Details – Leave type
This is where you select the leave type that applies (and by extension, the workflow that applies when workers are booking leave of this type. Remember that this is what the worker sees when they’re selecting options from the drop down. If you’re creating a new leave plan, the plus sign on this form gives you the option to create a leave type from the leave plan form. Personally I’m a stickler for doing things in the right order (leave types first, people) but please yourselves.
Details – Start date
This is the earliest date that workers can accrue leave against a plan. You can be enrolled on a plan before the plan has technically started, but you can’t accrue any leave for that period. In my example, I want to roll out leave booking in self service from 1 January 2019, so I selected 1 January 2019 as my plan start date.
Details – Enrolled workers / Upcoming enrollments
You can’t edit these directly, they’re a query showing how many workers are already enrolled on this plan, or are about to be enrolled on this plan from a future date. They’re both handily hyperlinks so if you want to click through to a list of those workers, you can do so to your heart’s content.
Accruals – Accrual Frequency
This refers to how often you want an accrual based award to be made under this plan. In my example, workers are granted additional leave at the end of each leave year, so I’ve set mine to ‘Annually’. In a lot of European countries I’ve seen leave being granted on a monthly basis in which case you’d set this value accordingly. It can only be set once – as soon as you’ve got people enrolled on a plan, you can’t change the accrual frequency any more.
Accruals – Accrual period basis
Aaah, this is one of my favourite fields. Essentially this is asking what, for each worker, should indicate the start of an accrual period. In my example we have a static leave year. Everyone is awarded leave at the beginning of January. So I’m going to pick ‘plan start date’ from this list. But I’ve seen a lot of other examples. Some companies for example use the anniversary of joining as a prompt to award more leave. Some use the employee’s birthday (nice gesture). Some use another completely random date. In those cases they would use ’employee-specific date’. Your accrual periods then become whatever date you’ve selected as the accrual period basis, plus the interval you’ve indicated in your accrual frequency.

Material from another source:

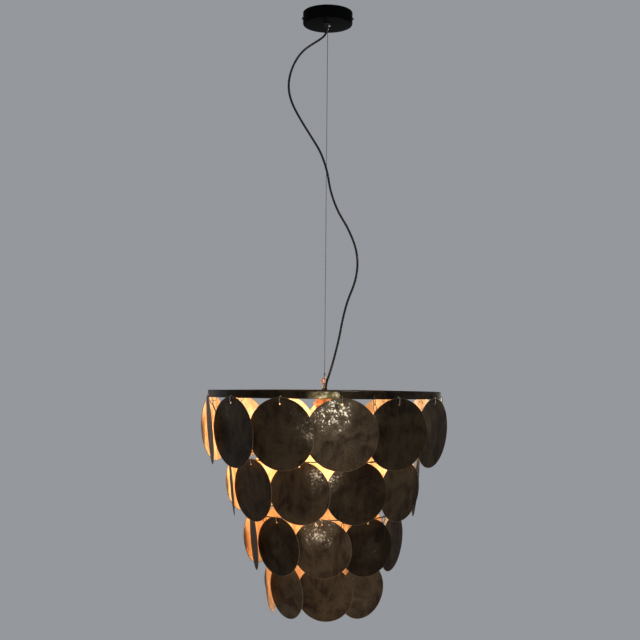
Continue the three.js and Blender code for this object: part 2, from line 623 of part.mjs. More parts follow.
function shankNut() {
  const bottom = crossbarTop() + SEAT_GAP;
  const corner = NUT_ACROSS_FLATS / 2 / Math.cos(Math.PI / 6);
  const nut = toSolid(cylinder(corner, bottom, bottom + NUT_HEIGHT, 6));
  const boreTop = bottom + NUT_HEIGHT + CUT_MARGIN;
  const bore = cylinder(EYE_SHANK_DIAMETER / 2 + SEAT_GAP, bottom - CUT_MARGIN, boreTop, HOLE_SIDES);
  return toGeometry(nut.subtract(toSolid(bore)));
}

// Lampholder: a cup with a roof that takes the shank and the flex, and a collar
function lampholder() {
  const top = holderTop();
  const bottom = top - HOLDER_LENGTH;
  const radius = HOLDER_DIAMETER / 2;
  const bore = BULB_CAP_DIAMETER / 2 + SEAT_GAP;
  const collarTop = top - HOLDER_COLLAR_DROP;
  const collarBottom = collarTop - HOLDER_COLLAR_HEIGHT;
  const profile = [
    [0, top - HOLDER_ROOF], [bore, top - HOLDER_ROOF], [bore, bottom], [radius - HOLDER_LIP_WIDTH, bottom],
    [radius, bottom + HOLDER_LIP_HEIGHT], [radius, collarBottom], [HOLDER_COLLAR_DIAMETER / 2, collarBottom],
    [HOLDER_COLLAR_DIAMETER / 2, collarTop], [radius, collarTop], [radius, top - HOLDER_SHOULDER],
    [radius - HOLDER_SHOULDER, top], [0, top],
  ];
  const holder = toSolid(lathe(profile, HOLDER_SEGMENTS));
  const high = top + CUT_MARGIN;
  const low = top - HOLDER_ROOF - CUT_MARGIN;
  const shankBore = cylinder(EYE_SHANK_DIAMETER / 2 + SEAT_GAP, low, high, HOLE_SIDES);
  const socketFloor = top - HOLDER_CABLE_SOCKET_DEPTH;
  const cableBore = cylinder(FLEX_DIAMETER / 2 + SEAT_GAP, socketFloor, high, HOLE_SIDES, ...cablePlace());
  return toGeometry(holder.subtract(toSolid(shankBore)).subtract(toSolid(cableBore)));
}

function bulbCap() {
  const top = holderTop() - HOLDER_ROOF - SEAT_GAP;
  const radius = BULB_CAP_DIAMETER / 2;
  const tip = BULB_CAP_TIP_DIAMETER / 2;
  const bottom = top - BULB_CAP_LENGTH;
  const slopeTop = top - BULB_CAP_TIP_HEIGHT;
  const profile = [
    [0, bottom], [radius, bottom], [radius, slopeTop - BULB_CAP_SLOPE_HEIGHT],
    [radius - BULB_CAP_SLOPE_WIDTH, slopeTop], [tip, slopeTop], [tip, top], [0, top],
  ];
  return lathe(profile, BULB_CAP_SEGMENTS);
}

function bulbGlass() {
  const top = holderTop() - HOLDER_ROOF - 2 * SEAT_GAP - BULB_CAP_LENGTH;
  const neck = BULB_NECK_DIAMETER / 2;
  const wide = BULB_DIAMETER / 2;
  const neckEnd = holderTop() - HOLDER_LENGTH - BULB_NECK_BELOW_HOLDER;
  const globe = top - BULB_GLASS_LENGTH + wide;
  const shoulder = new THREE.CubicBezierCurve(
    new THREE.Vector2(neck, neckEnd), new THREE.Vector2(neck, neckEnd - BULB_NECK_PULL),
    new THREE.Vector2(wide, globe + BULB_GLOBE_PULL), new THREE.Vector2(wide, globe),
  ).getPoints(BULB_SHOULDER_STEPS).map((point) => [point.x, point.y]);
  const crown = Array.from({ length: BULB_CROWN_STEPS - 1 }, (_, i) => {
    const turn = ((i + 1) * Math.PI) / 2 / BULB_CROWN_STEPS;
    return [Math.cos(turn) * wide, globe - Math.sin(turn) * wide];
  });
  const profile = [[0, top], [neck, top], ...shoulder, ...crown, [0, globe - wide]];
  return lathe(profile.reverse(), BULB_SEGMENTS);
}

function powerFlex() {
  const [gripX, gripY] = CORD_GRIP_PLACE;
  const start = cordGripParts().tip + CORD_GRIP_SOCKET_DEPTH - SEAT_GAP;
  const [holeX, holeY] = cablePlace();
  const end = holderTop() - HOLDER_CABLE_SOCKET_DEPTH + SEAT_GAP;
  const route = [
    [gripX, gripY, start], [gripX, gripY, start - FLEX_LEAD / 2], [gripX, gripY, start - FLEX_LEAD],
    ...FLEX_ROUTE,
    [holeX, holeY, end + FLEX_LEAD], [holeX, holeY, end + FLEX_LEAD / 2], [holeX, holeY, end],
  ];
  const path = new THREE.CatmullRomCurve3(route.map((point) => new THREE.Vector3(...point)));
  const section = new THREE.Shape();
  for (let i = 0; i < FLEX_SIDES; i += 1) {
    const turn = (i / FLEX_SIDES) * Math.PI * 2;
    const place = [Math.cos(turn) * (FLEX_DIAMETER / 2), Math.sin(turn) * (FLEX_DIAMETER / 2)];
    if (i === 0) section.moveTo(...place);
    else section.lineTo(...place);
  }
  section.closePath();
  return new THREE.ExtrudeGeometry(section, { steps: FLEX_STEPS, extrudePath: path });
}

// Finishes
const BLACK_LACQUER = material(0x111211, 0.55, 0.1);
const BLACK_PVC = material(0x0e0e0f, 0.6, 0);
const BRONZE = material(0x2f271c, 0.45, 0.85);
const STEEL = material(0x9a9a98, 0.35, 1);
const BRASS = material(0xc9953a, 0.35, 1);
const COPPER = material(0xb4652f, 0.4, 1);
const ZINC = material(0x8d8f90, 0.5, 0.9);
const PALE_PLASTIC = material(0xe6e2d8, 0.6, 0);
const LIT_GLASS = material(0xfff0cf, 0.15, 0);

addPart('ceiling_bracket', ceilingBracket(), ZINC);
addPart('ceiling_canopy', canopy(), BLACK_LACQUER);
addPart('canopy_screw_right', setScrew(), STEEL.clone());
addPart('canopy_screw_left', setScrew(), STEEL.clone()).rotation.z = Math.PI;
addPart('terminal_block', terminalBlock(), PALE_PLASTIC);
const gripper = lathe(gripperParts().profile.reverse(), SMALL_ROUND_SIDES);
addPart('wire_gripper', gripper, STEEL.clone());
const cordGrip = lathe(cordGripParts().profile.reverse(), SMALL_ROUND_SIDES);
const grip = addPart('cord_grip', cordGrip, BLACK_PVC.clone());
grip.position.set(...CORD_GRIP_PLACE, 0);
addPart('suspension_wire', suspensionWire(), STEEL.clone());
addPart('power_flex', powerFlex(), BLACK_PVC.clone());
addPart('top_eye', topEye(), COPPER.clone());
addPart('shank_nut', shankNut(), BRASS.clone());
addPart('top_frame', topFrame(), BRONZE.clone());
addPart('lampholder', lampholder(), COPPER.clone());
addPart('bulb_cap', bulbCap(), STEEL.clone());
addPart('bulb_glass', bulbGlass(), LIT_GLASS);
for (let i = 1; i < TIERS.length; i += 1) {
  addPart(`${TIERS[i].name}_ring`, hungRing(TIERS[i - 1], TIERS[i], CHAIN_AZIMUTHS[i - 1]), BRONZE.clone());
}
for (const tier of TIERS) addDiscs(tier, BRONZE);

export default PARTS;
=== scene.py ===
"""Looks of the pendant lamp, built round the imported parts. Metres, +Z up, the viewer's side is -Y."""

import json
import math
import random

import bpy
from mathutils import Matrix, Vector, noise


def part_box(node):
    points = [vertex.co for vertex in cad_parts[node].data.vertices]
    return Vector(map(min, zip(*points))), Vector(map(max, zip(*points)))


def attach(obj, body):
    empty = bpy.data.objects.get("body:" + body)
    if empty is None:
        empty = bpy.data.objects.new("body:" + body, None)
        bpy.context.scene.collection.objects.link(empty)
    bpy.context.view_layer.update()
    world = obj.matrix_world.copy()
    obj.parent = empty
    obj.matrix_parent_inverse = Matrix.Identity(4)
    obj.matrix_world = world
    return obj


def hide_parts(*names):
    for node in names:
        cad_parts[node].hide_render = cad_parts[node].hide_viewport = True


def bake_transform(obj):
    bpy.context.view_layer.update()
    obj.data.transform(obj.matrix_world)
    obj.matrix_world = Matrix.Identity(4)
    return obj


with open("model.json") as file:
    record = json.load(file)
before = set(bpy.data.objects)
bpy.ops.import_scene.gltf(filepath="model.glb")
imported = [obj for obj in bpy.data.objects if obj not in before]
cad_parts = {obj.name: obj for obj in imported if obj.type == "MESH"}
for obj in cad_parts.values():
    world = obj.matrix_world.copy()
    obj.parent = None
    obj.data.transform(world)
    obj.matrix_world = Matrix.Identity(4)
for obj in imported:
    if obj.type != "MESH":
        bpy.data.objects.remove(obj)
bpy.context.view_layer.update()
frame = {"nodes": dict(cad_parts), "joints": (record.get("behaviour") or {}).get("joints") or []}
JOINTS = {joint["name"]: joint for joint in frame["joints"]}
MM = 0.001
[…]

Accruals – Accrual policy on enrollment
This one’s critical if you’re operating a UK-typical model of entitlement awards. It defaults to ‘Prorated’, but you’ll need to override. Here’s why:
- Employee starts in role in the middle of your leave year – say 1 July in my Jan-Dec example
- When they join, you complete a balance adjustment to make sure they have the right part-year entitlement to see them through until the next leave year. Remember that accruals run just annually based off the plan start date. They won’t be automatically awarded any balance until the end of the leave year. So you do a balance adjustment to grant them, say, 13 days.

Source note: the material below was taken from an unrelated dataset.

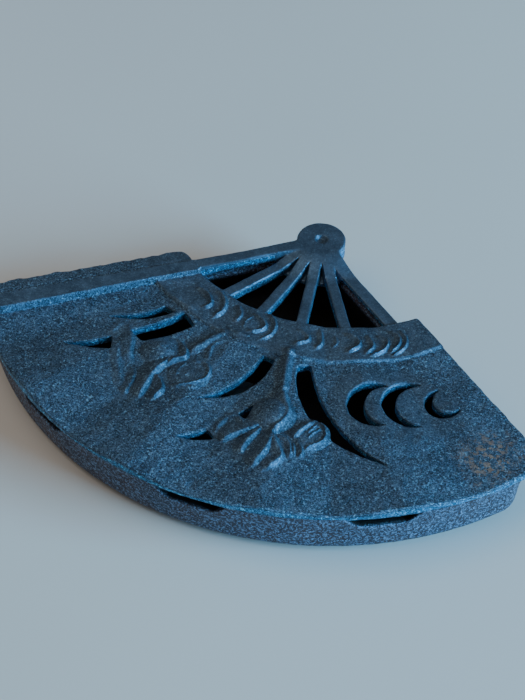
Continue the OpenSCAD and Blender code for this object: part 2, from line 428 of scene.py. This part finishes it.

- At the end of the leave year, you run the accruals process (more on that later). If you’ve left this field as the default (‘Prorated’), Talent will calculate that they only worked half of the leave year, and prorate their entitlement accordingly. Their award for the next year will therefore be only 13 days.
Now, in all likelihood, what you actually want to do is award a full year’s worth of entitlement – 26 days. In which case, you need to pick the ‘full accrual’ option in this field. That means they’ll be given the full amount regardless of whether they worked the full year or not. I haven’t quite worked out what you would use ‘no accrual’ for yet, but as and when I work it out I’ll update here (feel free to enlighten me below).

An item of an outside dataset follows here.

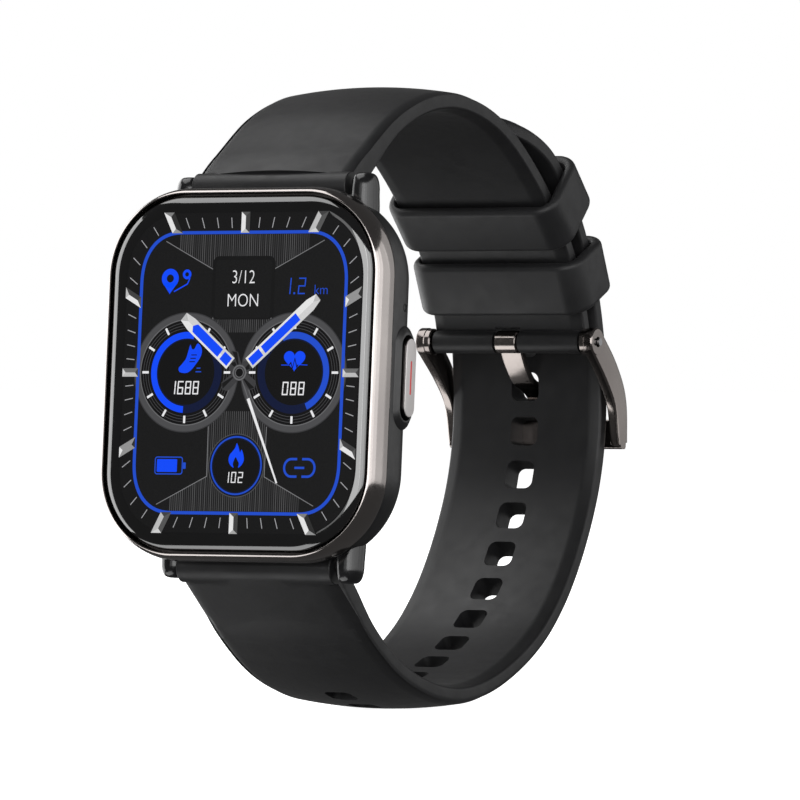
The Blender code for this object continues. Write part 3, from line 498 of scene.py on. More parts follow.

Accruals – Accrual policy on termination
I haven’t yet found out why I need this, so I’ll update later when I’ve found a use for it. For now I set it as ‘no accrual’, because I don’t want anything to happen automatically. I suspect it’s what you want to happen if someone leaves, but I haven’t poked it enough to be confident.
Accrual schedule – Accrual type
Two options here to indicate how much leave someone should accrue. One based on how many months service, and the other based on how many hours they’ve worked. The first one is the default. The second one is fairly new, but means you can import hours worked from another product (like D365F&O or a 3rd party timesheet system) and have that indicate the rate of leave accrual. I’m going to focus on months of service as I’ve come across that more often.
Accrual schedule – Months of service / accrual amount / minimum balance / maximum carryover
If you have a scenario where workers with more service are granted more leave, you set that up here. Workers must hit the milestone indicated in months of service (based off a date on their worker record which is indicated at enrollment) in order the rules for accrual amount, balance and carryover to be applied as specified in that row of each table. The minimum balance is set to indicate if workers are allowed to ‘go negative’ on a leave balance, and if so, by how much (so if you want to enter sickness as a leave type without setting up a balance, you need to make sure you’ve allowed people to go negative on the plan here). The maximum carryover indicates how many hours or days can be carried into the next period. If you’re setting maximum carryover, make sure you know how the sequence of carryover and accruals works, as you may not get the results you expect. I’ll come back to that later in the series.
Accrual schedule – Grant amount
Although this is in the table, I’ve called it out separately because it’s a bit different. A grant amount is only awarded at the point of enrollment. When I first learned this functionality I assumed a grant amount would be given every year when accruals where run, regardless of accrual entitlement. Not so. A grant amount is awarded to an employee at the enrolment date, and never again. In my UK-leave-year example, I tend not to use grant amounts. The reason being that in most cases when someone joins, they join in the middle of a leave year, and I therefore need to go and manually calculate their prorated entitlement for the rest of the year (Talent doesn’t do it for me, sadly). If I’ve put in a grant amount, in the plan, I still need to go in and adjust the balance to make it accurate, but I’ve added an extra calculation that I have to do (working out the difference between the grant amount and the actual entitlement). If there’s no grant amount, I just put in a positive value for the actual entitlement, and I’m all done. There’s also less risk if I forget to do an adjustment if there are no grant amounts, because I don’t give the employee any balance (they’ll soon shout) rather than giving them too much (they’ll probably be a bit quieter).
Once your plans are created – you’re ready to enrol some workers.